Adapun, Arif menambahkan SPMT mencatatkan pertumbuhan kinerja operasional sepanjang 2023 lalu. Secara terperinci, arus barang curah kering seperti batubara, bijih besi, gula, kedelai, dan lainnya naik 5,9% secara year on year (yoy) sebesar 55,13 juta ton.
Kemudian, arus barang curah cair seperti kelapa sawit dan bahan kimia lain adalah sebesar 30,37 juta ton sepanjang 2023. Catatan tersebut naik sekitar 8,9% dibandingkan dengan perolehan 2022 lalu.
Selanjutnya, arus kendaraan yang dilayani SPMT mencapai 1,55 juta unit, atau naik 8,4% diabndingkan catatan pada 2022. Kemudian, arus barang berupa gas naik 49,8% dibandingkan dengan 2022 menjadi 13.189 juta BBTU.
Sementara itu, arus general & bag cargo terpantau naik 9,8% pada 2023 menjadi 25,28 juta ton/m3. Selanjutnya, arus petikemas terpantau naik 1,1 persen menjadi 429.000 twenty-foot equivalent unit (TEUS).
Terkait hal tersebut, pengamat maritim Saut Gurning mengatakan, sistemisasi layanan yang dilakukan SPMT melalui PTOS-M menjadi alat bantu perusahaan dalam proses memonitor kinerja pelabuhan. Menurutnya, sistematisasi melalui aplikasi tersebut berpotensi menekan dampak biaya jasa logistik.
Saut mengatakan, penurunan biaya tersebut terutama akan terjadi pada komponen biaya layanan kepelabuhanan untuk trafik kargo dan kapal tipe non-petikemas khususnya kluster barang umum (general-cargo), curah kering, curah cair, kendaraan, dan penyeberangan.
Saut mengatakan, layanan PTOS-M kini juga telah terintegrasi dengan platform buatan Pelindo lainnya, Phinnisi, dalam kegiatan bongkar-muat di dermaga.

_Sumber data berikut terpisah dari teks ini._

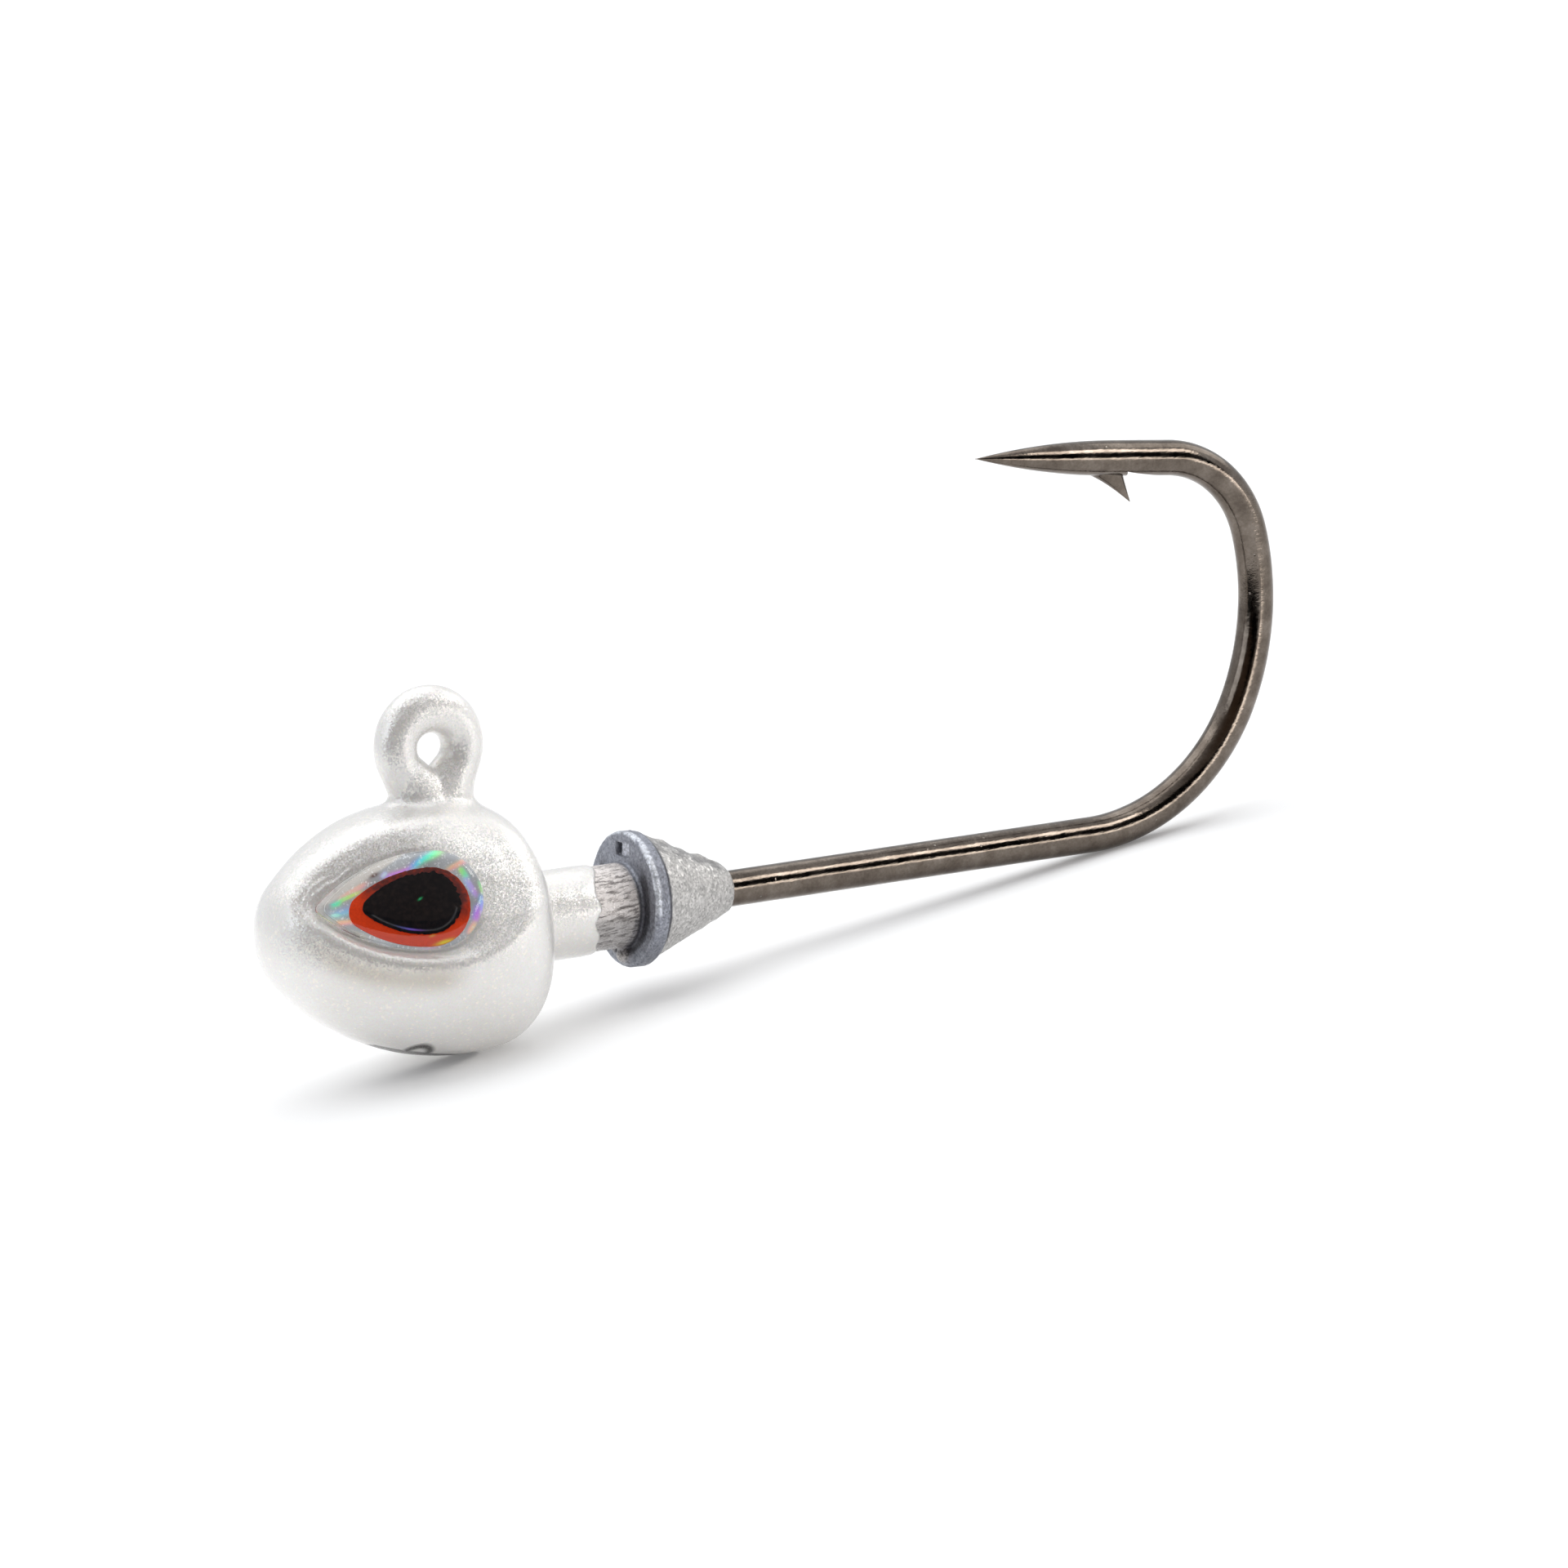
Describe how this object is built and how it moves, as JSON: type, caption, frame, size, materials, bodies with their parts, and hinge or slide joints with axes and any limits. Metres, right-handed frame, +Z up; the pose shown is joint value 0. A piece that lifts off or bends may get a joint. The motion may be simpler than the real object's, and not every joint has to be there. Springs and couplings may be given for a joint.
{
  "type": "jig head",
  "caption": "Ball-nosed fishing jig head: a lead casting with domed eyes and a cone bait keeper, poured round a barbed hook with an upright line tie.",
  "frame": {"origin": "on the surface that the jig stands on, under the middle of its overall box; the head's belly and the hook's bend touch that surface", "axes": "+X from the head to the hook's bend, level; +Y across, with the hook in the plane Y = 0; +Z up, the way the hook's point and the line tie face. The shank falls 7.81 degrees towards the bend."},
  "size_m": [0.0378, 0.0076, 0.0136],
  "materials": {
    "hook_wire": "black nickel plate, bright, fine pits",
    "cast_lead": "bare cast lead, dull, with brighter rubbed places",
    "pearl_paint": "pearl white with fine sparkle under a gloss coat",
    "eye_adhesive": "matt",
    "eye_foil": "rainbow holographic foil",
    "eye_iris": "orange-red print",
    "eye_pupil": "black print",
    "eye_dome": "clear cast resin"
  },
  "bodies": {
    "root": {"hook": "hook_wire", "lead_body": "cast_lead", "paint_coat": "pearl_paint", "left_eye_adhesive": "eye_adhesive", "left_eye_foil": "eye_foil", "left_eye_iris": "eye_iris", "left_eye_pupil": "eye_pupil", "left_eye_dome": "eye_dome", "right_eye_adhesive": "eye_adhesive", "right_eye_foil": "eye_foil", "right_eye_iris": "eye_iris", "right_eye_pupil": "eye_pupil", "right_eye_dome": "eye_dome"}
  },
  "joints": []
}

Bentuk integrasi tersebut adalah adanya surat pemberitahuan mulai kerja (SPMK) yang menjadi dasar rujukan seragam antara operator peralatan, truk atau lainnya dalam melakukan rangkaian jasa bongkar-muat.
Saut menambahkan, ke depannya SPMT masih memiliki ruang rasionalisasi yg dapat dilakukan di berbagai terminal kluster non-petikemas kelompok SPMT. Dia mengatakan, hal ini salah satunya dapat dilakukan lewat penguatan konektivitas pelayaran.
"SPMT juga dapat meningkatkan konektivitas sumber belakang kargo [hinterland] yang sinergis dengan layanan jasa kepelabuhanan eksis secara tradisional," kata Saut.
Saut mengatakan, dengan perbaikan dan peningkatan dua sisi konektivitas ini, pelabuhan-pelabuhan di bawah kelompok SPMT dapat memperbaiki komponen biaya hinterland. Pasalnya, Saut mengatakan biaya hinterland selama ini cukup menjadi momok bagi pemilik barang.
Selanjutnya, SPMT juga perlu melakukan perbaikan dalam pemillihan operator atau agen pelayaran utk pelayanan di atas dengan level waktu serta biaya sandar kapal saat bongkar-muat kompetitif di level nasional dan internasional.